At this point, though, the money isn’t even in place to complete this museum project. So I’m not sure when anybody will be able to travel here to see it, or what they’ll see when they get here.

The federal government has said it will not put any more money into the museum. And it appears neither the city of Winnipeg nor the province is prepared to sink another dime into it either. It’s anybody’s guess how this facility will ever get finished or what it will look like inside. I’m not sure most Canadians even know that.

Maybe we should ask Canadians the next time around whether they think spending this kind of money on a human rights museum is a wise use of taxpayers’ dollars. It’s one thing to be in favour of the concept of a human rights museum. But it’s quite another to support one with this kind of price tag.

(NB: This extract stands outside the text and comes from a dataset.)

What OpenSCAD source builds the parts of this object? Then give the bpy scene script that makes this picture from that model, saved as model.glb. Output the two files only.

I doubt there would be much public support to build a $357.5 million human rights museum if it was weighed against other more pressing capital projects.

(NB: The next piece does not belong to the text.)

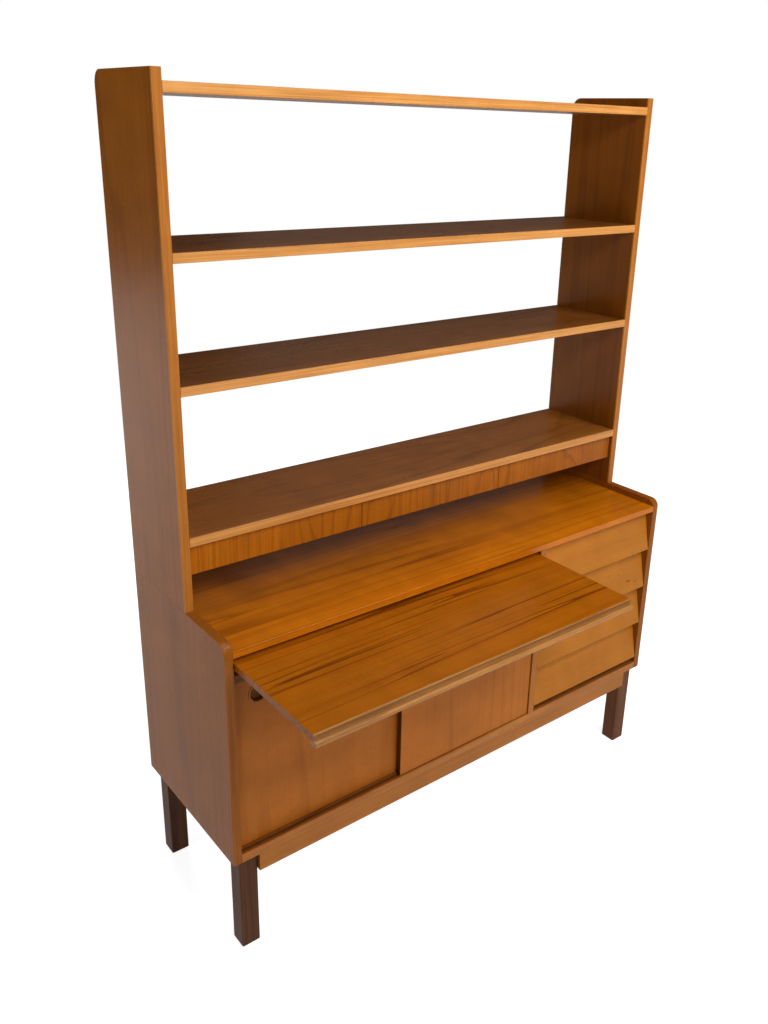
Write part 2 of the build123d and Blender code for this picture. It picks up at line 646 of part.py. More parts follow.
def drawer_sides(lip_z):
    """Both box sides, cut to the slope of the front, with runner and bottom grooves."""
    low = DRAWER_BOX_LOW
    with BuildPart() as sides:
        for x0, outer_x in ((BOX_LEFT, BOX_LEFT), (BOX_RIGHT - DRAWER_WALL, BOX_RIGHT)):
            with BuildSketch(Plane.YZ.offset(x0)) as outline:
                with BuildLine():
                    Polyline(
                        (front_rear_face(low), lip_z + low),
                        (DRAWER_BOX_BACK, lip_z + low),
                        (DRAWER_BOX_BACK, lip_z + DRAWER_BOX_HIGH),
                        (front_rear_face(DRAWER_BOX_HIGH), lip_z + DRAWER_BOX_HIGH),
                        (front_rear_face(low), lip_z + low),
                    )
                make_face()
            extrude(outline.sketch, amount=DRAWER_WALL)
            groove_depth = RUNNER_PROUD - DRAWER_BOX_GAP + FIT
            inward = 1 if outer_x == BOX_LEFT else -1
            groove_x = sorted((outer_x - inward * OVERCUT, outer_x + inward * groove_depth))
            plank(
                groove_x[0], groove_x[1], GROOVE_START, DRAWER_BOX_BACK + OVERCUT,
                lip_z + RUNNER_RISE - FIT, lip_z + RUNNER_RISE + RUNNER_HEIGHT + FIT,
                Mode.SUBTRACT,
            )
            inner_x = outer_x + inward * DRAWER_WALL
            ply_x = sorted((inner_x + inward * OVERCUT, inner_x - inward * DRAWER_PLY_GROOVE))
            ply_z = lip_z + low + DRAWER_PLY_RISE
            plank(
                ply_x[0], ply_x[1], FRONT, DRAWER_BOX_BACK + OVERCUT,
                ply_z - SNUG / 2, ply_z + DRAWER_PLY + SNUG / 2, Mode.SUBTRACT,
            )
    return sides


def drawer_back(lip_z):
    """The rear wall, between the sides and above the bottom panel."""
    ply_top = lip_z + DRAWER_BOX_LOW + DRAWER_PLY_RISE + DRAWER_PLY
    with BuildPart() as back:
        plank(
            BOX_LEFT + DRAWER_WALL, BOX_RIGHT - DRAWER_WALL,
            DRAWER_BOX_BACK - DRAWER_WALL, DRAWER_BOX_BACK,
            ply_top, lip_z + DRAWER_BOX_HIGH - DRAWER_BACK_DROP,
        )
    return back


def drawer_bottom(lip_z):
    """The plywood bottom, held in the grooves of the sides and cut to the front's slope."""
    low = lip_z + DRAWER_BOX_LOW + DRAWER_PLY_RISE
    reach = DRAWER_WALL - DRAWER_PLY_GROOVE + SNUG
    with BuildPart() as bottom:
        plank(
            BOX_LEFT + reach, BOX_RIGHT - reach,
            front_rear_face(low + DRAWER_PLY - lip_z) + SNUG, DRAWER_BOX_BACK,
            low, low + DRAWER_PLY,
        )
    return bottom


for number in range(1, DRAWER_COUNT + 1):
    drawer_lip = DRAWER_FIRST + (DRAWER_COUNT - number) * DRAWER_PITCH
    save(drawer_front(drawer_lip), f"drawer_{number}_front")
    save(drawer_sides(drawer_lip), f"drawer_{number}_sides")
    save(drawer_back(drawer_lip), f"drawer_{number}_back")
    save(drawer_bottom(drawer_lip), f"drawer_{number}_bottom")

with BuildPart() as drawer_runners:
    for number in range(DRAWER_COUNT):
        runner_z = DRAWER_FIRST + number * DRAWER_PITCH + RUNNER_RISE
        for x0 in (PARTITION_RIGHT, IN_RIGHT - RUNNER_PROUD):
            plank(
                x0, x0 + RUNNER_PROUD, RUNNER_START, RUNNER_END,
                runner_z, runner_z + RUNNER_HEIGHT,
            )
save(drawer_runners, "drawer_runners")


# ---- three letter drawers under the lowest bookshelf --------------------------------------

LETTER_SPACE = (IN_RIGHT - IN_LEFT) / LETTER_COUNT
LETTER_GAP = 0.75            # between a front and its share of the width
LETTER_LIP_CHAMFER = 1.5     # along the bottom edge of the fronts
LETTER_FACE = UPPER_FRONT + LETTER_RECESS
LETTER_CASE_FLOOR = 6.0
LETTER_FLOOR_BOTTOM = LETTER_BOTTOM + 7.5        # the fronts hang below the case
LETTER_FLOOR_TOP = LETTER_FLOOR_BOTTOM + LETTER_CASE_FLOOR
LETTER_FLOOR_FRONT = LETTER_FACE + LETTER_FRONT + 26.0   # finger room behind the fronts
DIVIDER = 8.0
LETTER_BOX_GAP = 1.0
LETTER_WALL = 8.0
LETTER_PLY = 4.0
LETTER_BOX_LOW = LETTER_FLOOR_TOP + 0.6
LETTER_BOX_HIGH = LETTER_BOX_LOW + 40.0
LETTER_BOX_BACK = PANEL_FRONT - 6.0
LETTER_BACK_DROP = 3.0       # of the rear wall below the rim

with BuildPart() as letter_case_floor:
    plank(
        IN_LEFT, IN_RIGHT, LETTER_FLOOR_FRONT, PANEL_FRONT,
        LETTER_FLOOR_BOTTOM, LETTER_FLOOR_TOP,
    )
save(letter_case_floor, "letter_case_floor")

with BuildPart() as letter_case_dividers:
    for number in range(1, LETTER_COUNT):
        middle = IN_LEFT + number * LETTER_SPACE
        plank(
            middle - DIVIDER / 2, middle + DIVIDER / 2, LETTER_FLOOR_FRONT, PANEL_FRONT,
            LETTER_FLOOR_TOP, LOWER_SHELF_BOTTOM,
        )
save(letter_case_dividers, "letter_case_dividers")

with BuildPart() as letter_case_back:
    plank(IN_LEFT, IN_RIGHT, PANEL_FRONT, BACK, LETTER_FLOOR_BOTTOM, LOWER_SHELF_BOTTOM)
save(letter_case_back, "letter_case_back")


def letter_front(x0, x1):
    """A small flush front; its bottom edge hangs below the case floor as a finger lip."""
    with BuildPart() as front:
        plank(
            x0, x1, LETTER_FACE, LETTER_FACE + LETTER_FRONT,
            LETTER_BOTTOM, LETTER_BOTTOM + LETTER_HEIGHT,
        )
        chamfer(front_long_edges(front).sort_by(Axis.Z)[0], LETTER_LIP_CHAMFER)
    return front


def letter_box(x0, x1):
    """The tray behind a letter front: two sides, a back and a bottom as separate pieces."""
    y0 = LETTER_FACE + LETTER_FRONT
    walls_low = LETTER_BOX_LOW + LETTER_PLY
    with BuildPart() as box:
        plank(x0, x0 + LETTER_WALL, y0, LETTER_BOX_BACK, walls_low, LETTER_BOX_HIGH)
        plank(x1 - LETTER_WALL, x1, y0, LETTER_BOX_BACK, walls_low, LETTER_BOX_HIGH)
        plank(
            x0 + LETTER_WALL + SNUG, x1 - LETTER_WALL - SNUG,
            LETTER_BOX_BACK - LETTER_WALL, LETTER_BOX_BACK,
            walls_low, LETTER_BOX_HIGH - LETTER_BACK_DROP,
        )
        plank(x0, x1, y0, LETTER_BOX_BACK, LETTER_BOX_LOW, walls_low - SNUG / 2)
    return box


for number in range(1, LETTER_COUNT + 1):
    share_left = IN_LEFT + (number - 1) * LETTER_SPACE
    share_right = share_left + LETTER_SPACE
    box_inset = DIVIDER / 2 + LETTER_BOX_GAP
    front = letter_front(share_left + LETTER_GAP, share_right - LETTER_GAP)
    save(front, f"letter_drawer_{number}_front")
    box = letter_box(share_left + box_inset, share_right - box_inset)
    save(box, f"letter_drawer_{number}_box")
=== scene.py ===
import math
import random
from collections import namedtuple

import bmesh
import bpy
from mathutils import Matrix, Vector


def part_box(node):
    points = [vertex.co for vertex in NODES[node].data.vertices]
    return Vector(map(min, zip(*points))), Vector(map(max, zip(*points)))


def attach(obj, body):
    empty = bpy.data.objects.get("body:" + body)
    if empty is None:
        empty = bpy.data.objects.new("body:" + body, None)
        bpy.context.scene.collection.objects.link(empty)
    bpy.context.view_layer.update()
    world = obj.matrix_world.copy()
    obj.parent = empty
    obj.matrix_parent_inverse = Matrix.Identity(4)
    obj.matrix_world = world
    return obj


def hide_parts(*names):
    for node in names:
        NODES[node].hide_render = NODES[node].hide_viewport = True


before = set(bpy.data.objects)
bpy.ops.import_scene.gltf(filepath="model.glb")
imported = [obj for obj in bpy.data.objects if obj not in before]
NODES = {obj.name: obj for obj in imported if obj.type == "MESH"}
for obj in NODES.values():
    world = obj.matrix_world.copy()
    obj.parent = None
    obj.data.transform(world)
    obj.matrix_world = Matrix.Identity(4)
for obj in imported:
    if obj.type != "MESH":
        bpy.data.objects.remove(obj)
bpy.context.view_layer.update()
# The looks of a secretary desk: procedural wood and metal on the frame's pieces, and new
# meshes for the finger pulls, the writing slide's nosing and the screws. Lengths are in metres.
MM = 0.001
TINY = 1e-6                                      # shorter than any length on the desk


def box_of(node):
    """(low, high) corners of a CAD node, as plain tuples."""
    low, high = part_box(node)
    return tuple(low), tuple(high)


# Behind this Y the upper sides stand on the lower ones and cover their top edge.
STEP_END = box_of("upper_side_left")[0][1]
WORKTOP_BACK = box_of("worktop")[1][1]
DOOR_TOP = box_of("left_door")[1][2]


# ---- node graphs --------------------------------------------------------------------------


class Graph:
    """Short names for building a node tree. Inputs are sockets or plain constants."""

    def __init__(self, tree):
        self.tree = tree

    def node(self, kind, **settings):
        made = self.tree.nodes.new(kind)
        for key, value in settings.items():
            setattr(made, key, value)
        return made

    def feed(self, socket, value):
        if isinstance(value, bpy.types.NodeSocket):
            self.tree.links.new(value, socket)
        elif value is not None:
            socket.default_value = value

    def math(self, operation, a, b=None, c=None):
        made = self.node("ShaderNodeMath", operation=operation)
        for socket, value in zip(made.inputs, (a, b, c)):
            self.feed(socket, value)
        return made.outputs[0]

    def length(self, a, b):
        squares = self.math("ADD", self.math("POWER", a, 2.0), self.math("POWER", b, 2.0))
        return self.math("SQRT", squares)

    def combine(self, x, y, z):
        made = self.node("ShaderNodeCombineXYZ")
        for socket, value in zip(made.inputs, (x, y, z)):
            self.feed(socket, value)
        return made.outputs[0]

    def split(self, vector):
        made = self.node("ShaderNodeSeparateXYZ")
        self.feed(made.inputs[0], vector)
        return made.outputs

    def noise(self, vector, scale=1.0, detail=2.0, roughness=0.5):
        made = self.node("ShaderNodeTexNoise", noise_dimensions="3D")
        self.feed(made.inputs["Vector"], vector)
        self.feed(made.inputs["Scale"], scale)
        self.feed(made.inputs["Detail"], detail)
        self.feed(made.inputs["Roughness"], roughness)
        return made.outputs["Fac"]

    def smooth(self, value, low, high):
        """0 below low, 1 above high, smooth between."""
        made = self.node("ShaderNodeMapRange", interpolation_type="SMOOTHSTEP")
        self.feed(made.inputs["Value"], value)
        made.inputs["From Min"].default_value = low
        made.inputs["From Max"].default_value = high
        return made.outputs["Result"]

    def ramp(self, value, stops):
        made = self.node("ShaderNodeValToRGB")
        points = made.color_ramp.elements
        while len(points) < len(stops):
            points.new(0.5)
        for point, (place, grey) in zip(points, stops):
            point.position = place
            point.color = (grey, grey, grey, 1.0)
        self.feed(made.inputs["Fac"], value)
        return made.outputs["Color"]

    def mix(self, amount, a, b):
        made = self.node("ShaderNodeMix", data_type="RGBA", clamp_factor=True)
        self.feed(made.inputs["Factor"], amount)
        colours = [socket for socket in made.inputs if socket.type == "RGBA"]
        for socket, value in zip(colours, (a, b)):
            self.feed(socket, value if isinstance(value, bpy.types.NodeSocket) else (*value, 1.0))
        return [socket for socket in made.outputs if socket.type == "RGBA"][0]

    def scale_colour(self, colour, amount):
        """A colour times a number."""
        made = self.node("ShaderNodeVectorMath", operation="SCALE")
        self.feed(made.inputs[0], colour)
        self.feed(made.inputs["Scale"], amount)
        return made.outputs[0]


GRAIN_SHAPE = ("rings", "course", "strand", "sway", "stretch")
FIELD_INPUTS = ("along", "across", "through", "seed", *GRAIN_SHAPE)
FIELD_OUTPUTS = ("Fibre", "Ring", "Streak", "Pore", "Mottle")
# pattern: (repeats per metre along the grain, repeats across it, how far the seed shifts it)
PATTERNS = {
    "bend": (1.1, 4.5, 1.0),
    "ring": (1.0, 6.5, 1.7),
    "patch": (1.3, 9.0, 6.1),
    "fine": (5.0, 560.0, 3.1),
    "pore": (75.0, 2400.0, 4.7),
    "mottle": (13.0, 8.0, 5.3),
}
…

Especially when Canadian cities are grappling with multi-billion dollar infrastructure deficits. How many people would agree that spending this kind of money on a human rights museum is more important than building new hockey arenas for kids, upgrading our public libraries or just fixing our roads?

And that’s really what this story is all about. The controversy here isn’t so much the idea of building a human rights museum. Sure, we could have a debate about what a human rights museum is supposed to accomplish. And I doubt Canadians would arrive at any type of consensus on it.

But that aside, it’s mostly the lavish price, the massive cost overruns and the gross mismanagement of this thing that has people up-in-arms. At least the people I hear from.

It’s the fact their hard-earned tax dollars are being wasted in this way.

Especially when museum officials haven’t exactly been open and accountable with the public on how much this project is going to cost.

I’d be surprised if 15% of Canadians even make it through this museum, if it ever gets finished at all. That’s just over 5 million Canadians.

If they do, I hope they enjoy it. Because it’s going to cost all of us big time.